Just to clarify my position...

If you achieve 99% retention on a lesson, this doesn't mean that you'll still have this 99% retention rate half a year later.

Similarly, if you achieve an 80% retention rate, this doesn't mean that you'll never learn the remaining 20%.

I've made the experience (especially when learning characters and vocabulary) that some things stick much easier than other things, and that it is wrong to try to force them to be learned at the same time and at the same pace. Very often, moving on to new material will be much more efficient, because the tricky word will show up in a number of different context later, which will make it easier to learn than if you sit down and insist on memorising it right there and then.

I'm just saying that the way the brain learns is sometimes very illogical, and we must accept that we won't remember everything, and that some things will bother us for a long time.
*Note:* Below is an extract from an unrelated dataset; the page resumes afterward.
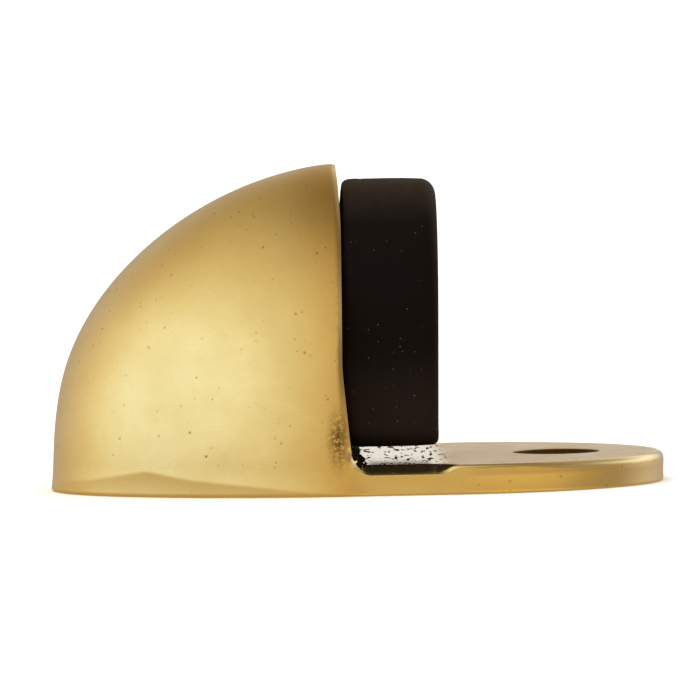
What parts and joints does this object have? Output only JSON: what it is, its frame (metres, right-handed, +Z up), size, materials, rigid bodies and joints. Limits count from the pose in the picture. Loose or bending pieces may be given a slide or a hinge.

By moving on, you will often find that if you revisit a lesson a few weeks later, you'll remember the tricky words much easier than if you'd insisted on learning them in the beginning. Often, moving on will keep you motivated, while staying at the same spot will make you frustrated, which can also affect memorisation. The brain is strange like that.

On topic, I don't know what the best way to approach Pimsleur is, I only seem to remember the recommended approach by the makers of Pimsleur. You have to understand that finishing the entire Pimsleur Mandarin course will land you somewhere in the absolute, total, complete beginner territory, with a command of about 30 words. IMHO, Pimsleur should be done quickly, before you move on to proper learning materials :)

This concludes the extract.